The Project 052D destroyer Giuyang of China's People's Liberation Army Navy in the Yellow Sea in 2019.

The Project 052D destroyer Giuyang of China's People's Liberation Army Navy in the Yellow Sea in 2019. Artyom Ivanov\TASS via Getty Images

US Navy Punts on Building a Fleet to Compete with China

The 2022 budget proposal aims to increase future capability but misses the reality facing it today.

The Navy budget proposal released last month seems an exercise in cognitive dissonance. Not only does it fail to acknowledge the obvious dangers of the present day, it further defers making good on long-overdue commitments to meet the threats of tomorrow.

Take a look around. Russia recently conducted large naval drills around Ukraine. Chinese aircraft and warships are busily trying to intimidate Taiwan and bully Philippine fishermen in the South China Sea. All the while, Beijing assiduously has been expanding its navy at breakneck pace.

To meet these aggressive Chinese and Russian behaviors, the United States should push to recapitalize its naval infrastructure, invigorate lackluster shipbuilding, and build needed end-strength. Unfortunately, the Navy budget proposed by the Biden administration does none of this. Instead, it shunts money from the field to the lab (R&D increases 12 percent over last year while overall procurement drops 8 percent) and busies itself with re-education.

The president’s proposal disappoints on several counts, starting with shipbuilding.

Last year, the Navy sought and got Congressional authority to make a cost-saving block buy of four amphibious ships. Instead of honoring that commitment, the proposed budget would purchase none of those ships—a move that would further complicate the shipbuilding industry’s efforts to remain solvent and undermine good faith with Congress.

Overall, this budget proposes a $2 billion cut to warship construction. The Navy was already struggling to meet the Obama-era goal, supported by President Trump, of building a 355-ship fleet by 2034. It today has only 296 warships instead of the scheduled 308. The proposed cut would put the re-building program even further behind. [Note: The Biden administration has yet to make clear its position on fleet size. Congress, however, still has as policy the earlier 355-ship goal. (See Sec. 1025 of the 2018 defense authorization act.)

The budget also inexplicably cuts sailors, reducing manpower by 1,600 even though the end-strength must grow by 27,712 to man the 355-ship fleet. Yet, the same week the administration proposed these cuts, the Government Accountability Office reported that persistent crew manning shortfalls—as high as 15 percent on some ships—was producing widespread crew fatigue. Fatigue was a contributing factor to two fatal collisions in 2017.

At a time when inflation is surging above four percent, the administration proposes a paltry 2.7 percent pay raise. This would surely compound the difficulty of attracting people to the Navy—especially when you consider that we will need additional sailors to man a larger fleet by 2034.

The training budget is also problematic. It prioritizes sexual assault prevention training—a noble effort, but one that has thus far not succeeded in producing the desired results. Moreover, while it boosts the budget for sexual assault prevention and response, or SAPR, by $47 million, it shrinks higher education and entry level programs, such as the Reserve Officer Training Program, by $391 million.

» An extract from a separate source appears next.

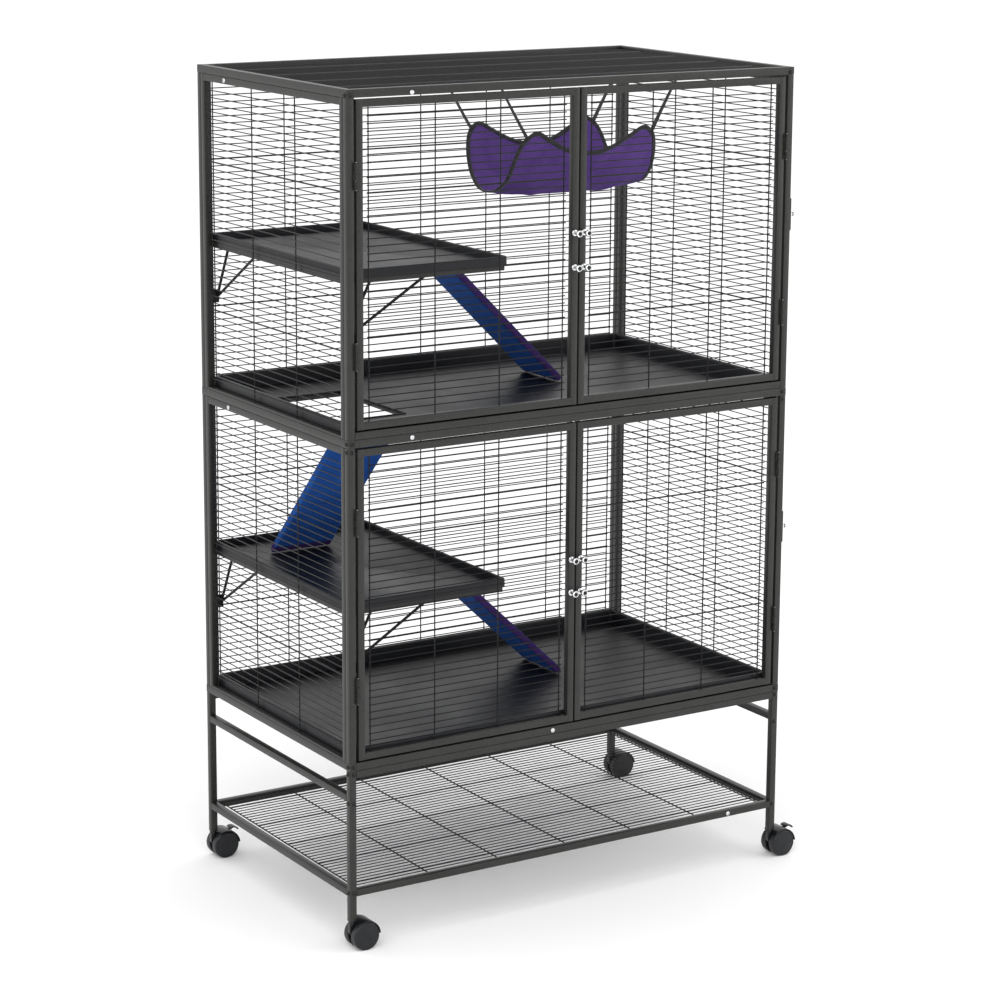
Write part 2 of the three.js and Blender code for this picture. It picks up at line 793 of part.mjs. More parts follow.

And, it misses an opportunity to bring back BOOST—Broadened Opportunity for Officer Selection Training—as recommended in the February 3, 2021, Task Force One Navy report, to improve accession of minority and underserved recruits who want to become naval officers.

Nothing in the proposed education and training budget indicates how the Navy will go about building a better understanding of the China threat with less resources—another instance of cognitive dissonance. After all, the Chief of Naval Operations’ January 2021 NAVPLAN states, “Our Naval Education Enterprise will incorporate more instruction about our adversaries into our professional military education curriculum.”

A rare area of increased funding is research and development, where the administration proposes $2.5 billion in new monies, a 12 percent increase over 2021. But this increase comes with no guarantee of delivery of weapons or platforms in the near-term—or ever.

In short, the administration is doubling down on its bet that conflict will wait until sometime in the distant future. Yet all indications are that conflict is a scant few years away. Certainly that was the testimony of the current and last Indo-Pacific Commanders to the Senate Armed Services Committee this March.

Shipbuilding, recruitment, and training are long-lead elements of naval power. This budget delays tackling those challenges and turns a blind eye to the danger posed by China’s rapidly growing fleet of over 360 warships. The Navy’s false choice of investing in future capability misses the reality facing it today. America must invest in both growing today’s fleet in numbers and staying ahead of our competitors’ technologies.

Our national security demands that we sustain our critical network of allies and compete with China and Russia. The administration’s proposed Navy budget does neither. Let us hope Congress will act more responsibly and deliver a budget that responds to current challenges and the dangers ahead.

Brent Sadler is a senior fellow for naval warfare and advanced technology at the Heritage Foundation.